[plt-scheme] Re: to define, or to let (last try)

From: Bill Richter (richter at math.northwestern.edu)
Date: Wed Apr 28 21:58:46 EDT 2004

   Folks, can you take this thread someplace else, like the graveyard
   called comp.lang.scheme?

Your usual great humor, Shriram!  Let me apologize for "graveyarding".

   At this point only about five people are posting to it, and I get
   the sense only about two or three of them even care.  

As probably one of the 5, if not the 2 or 3, I request pronouncements
from PLT authority.  I thought 3 good points were raised:

[Paul-Bill] definite semantics is great, so Mzscheme's left->right order
is a big improvement over R5RS's ambiguous eval order.

[Anton-Bradd] But sequential programming style (as in Python) is
really bad, so it's good for Scheme to have constructs that indicate
the programmer's belief in independence of eval order, even though the
interpreter can't check/enforce an eval-order-independence violation.

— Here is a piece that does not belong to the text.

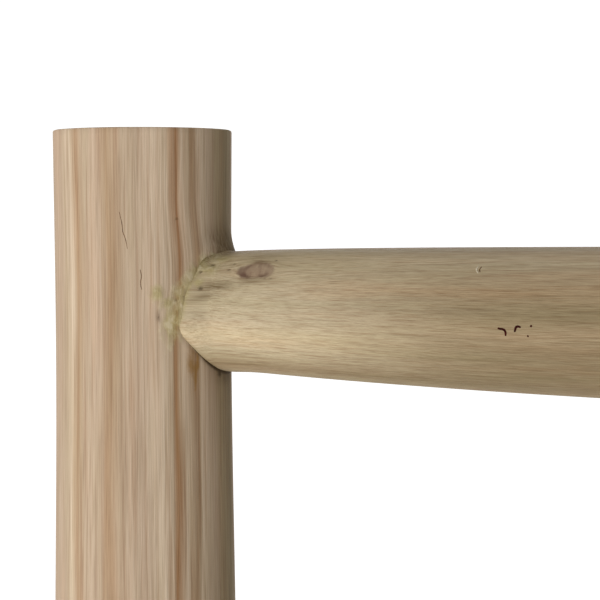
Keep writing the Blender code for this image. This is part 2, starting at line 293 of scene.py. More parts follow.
# %% Uprights and rungs
# Fresh-peeled sapwood is cream or buff. Where the knife went deeper it is tan or russet. Wood that
# was handled and rained on has gone drab, and the rungs, which are older wood, are honey coloured.
CREAM = "#dbcab4"
BUFF = "#c5b29c"
ROSE = "#c8b49f"
TAN = "#b3987b"
RUSSET = "#a98059"
SAND = "#cbbfa5"
STRAW = "#d8caab"
HONEY = "#a8977a"
DRAB = "#96886c"
UPRIGHT_BANDS = [
    (-180, BUFF), (-120, CREAM), (-75, ROSE), (-42, ROSE), (-36, BUFF), (-30, CREAM), (-24, TAN),
    (-18, BUFF), (-8, ROSE), (0, TAN), (10, BUFF), (20, ROSE), (36, CREAM), (42, RUSSET),
    (47, CREAM), (55, TAN), (60, CREAM), (70, BUFF), (80, HONEY), (92, DRAB), (120, CREAM),
    (150, TAN), (180, BUFF)]
RUNG_BANDS = [
    (-180, HONEY), (-110, SAND), (-60, DRAB), (-20, DRAB), (-5, HONEY), (10, DRAB), (25, HONEY),
    (60, SAND), (90, HONEY), (180, HONEY)]
FRESH_RUNG_BANDS = [
    (-180, SAND), (-90, SAND), (-60, HONEY), (-40, SAND), (-20, STRAW), (-5, SAND), (25, SAND),
    (60, STRAW), (90, HONEY), (130, SAND), (180, SAND)]
upright_teak = peeled_pole("peeled_teak_upright", UPRIGHT_BANDS, UPRIGHT_BANDS, 2.6, 0.7, 0.7)
rung_teak = peeled_pole("peeled_teak_rung", RUNG_BANDS, FRESH_RUNG_BANDS, 0.8, 0.32, 0.85)
print(f"{len(UPRIGHT_BANDS)} bands round an upright, {len(RUNG_BANDS)} round a rung")

# %% [markdown]
# ## Sawn ends
# The poles are cut to length with a saw. The cut shows the growth rings, a few millimetres apart
# and not quite round, a small dark heart, and drying checks that run out from it. End grain drinks
# oil and dirt, so it is darker and rougher than the sides. The same `grain` attribute serves: its
# distance from the axis gives the rings, and its angle gives the checks.

# %% End grain
YEAR = 1.9 * MM


def sawn_end():
    made, tree, shader = new_material("sawn_teak_end")
    grain = add(tree, "Attribute", attribute_name="grain").node.outputs["Vector"]
    parts = add(tree, "SeparateXYZ", {0: grain}).node.outputs
    flat = add(tree, "CombineXYZ", {0: parts[0], 1: parts[1]})
    sag = pattern(tree, flat, 16, 16, detail=2.0)
    grit = pattern(tree, flat, 0.8, 0.8, detail=2.0)
    radius = add(tree, "VectorMath", {0: flat}, operation="LENGTH")
    sway = add(tree, "MapRange", {0: sag, 1: 0.2, 2: 0.8, 3: -2.2 * MM, 4: 2.2 * MM})
    radius = add(tree, "Math", {0: radius, 1: sway}, operation="ADD")
    year = add(tree, "Math", {0: radius, 1: YEAR}, operation="DIVIDE")
    year = add(tree, "Math", {0: year}, operation="FRACT")
    colour = add(tree, "ValToRGB", {0: year}, stops=[
        (0.0, "#9d7f5c"), (0.20, "#bb9f79"), (0.55, "#c5ab86"), (0.85, "#b4966f"),
        (1.0, "#9d7f5c")])
    deep = add(tree, "MapRange", {0: radius, 1: 4 * MM, 2: 24 * MM}, interpolation_type="SMOOTHSTEP")
    colour = add(tree, "Mix", {0: deep, 6: "#b08c62", 7: colour}, data_type="RGBA")
    heart = add(tree, "MapRange", {0: radius, 1: 1.2 * MM, 2: 2.6 * MM, 3: 1.0, 4: 0.0})
    colour = lay(tree, colour, "#6b4d34", heart, 0.7)
    turn = add(tree, "Math", {0: parts[0], 1: parts[1]}, operation="ARCTAN2")
    spoke = add(tree, "CombineXYZ", {0: turn})
    split = add(tree, "TexNoise", {"Vector": spoke, "Scale": 5.0, "Detail": 1.0})
    split = add(tree, "Math", {0: sag, 1: 0.05, 2: split}, operation="MULTIPLY_ADD")
    split = add(tree, "Math", {0: split, 1: 0.525}, operation="SUBTRACT")
    split = add(tree, "Math", {0: split}, operation="ABSOLUTE")
    check = add(tree, "MapRange", {0: split, 1: 0.0, 2: 0.004, 3: 1.0, 4: 0.0})
    reach = add(tree, "MapRange", {0: radius, 1: 6 * MM, 2: 13 * MM})
    check = add(tree, "Math", {0: check, 1: reach}, operation="MULTIPLY")
    colour = lay(tree, colour, "#4a3624", check, 0.8)
    colour = lay(tree, colour, "#cdbfa9", grit, 0.4, "MULTIPLY")
    height = add(tree, "Math", {0: grit, 1: 0.5}, operation="MULTIPLY")
    height = add(tree, "Math", {0: height, 1: check}, operation="SUBTRACT")
    bump = add(tree, "Bump", {"Strength": 0.7, "Distance": 0.4 * MM, "Height": height})
    connect(tree, shader, {"Base Color": colour, "Normal": bump, "Roughness": 0.8,
                           "Specular IOR Level": 0.3})
    return made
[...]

[Joe] Depending on Mzscheme's left->right eval order has a problem:

For 3 expressions EXP*, (foo EXP1 (bar EXP2 EXP3))

is not equivalent to 

(let ([arg2 EXP2]
      [arg3 EXP3])
  (foo EXP1 (bar arg2 arg3)))

In the 2nd EXP1, gets evaluated 3rd, not 1st.  In R5RS Scheme, these 2
expressions are pseudo-equivalent, because in ambiguous eval order,
we'd have to make sure that that the eval order of EXP* didn't matter,
or we were buggy to begin with. We'd have to write instead

(let ([arg1 EXP1]
      [arg2 EXP2]
      [arg3 EXP3])
  (foo arg1 (bar arg2 arg3)))

   It's long, long, long since lost any relevance to PLT Scheme.

IMO definite-semantics & good-programming-style are relevant to PLT
Scheme.  So a possible pronouncement is "PLT is so into functional
programming that arcane mutation questions aren't relevant."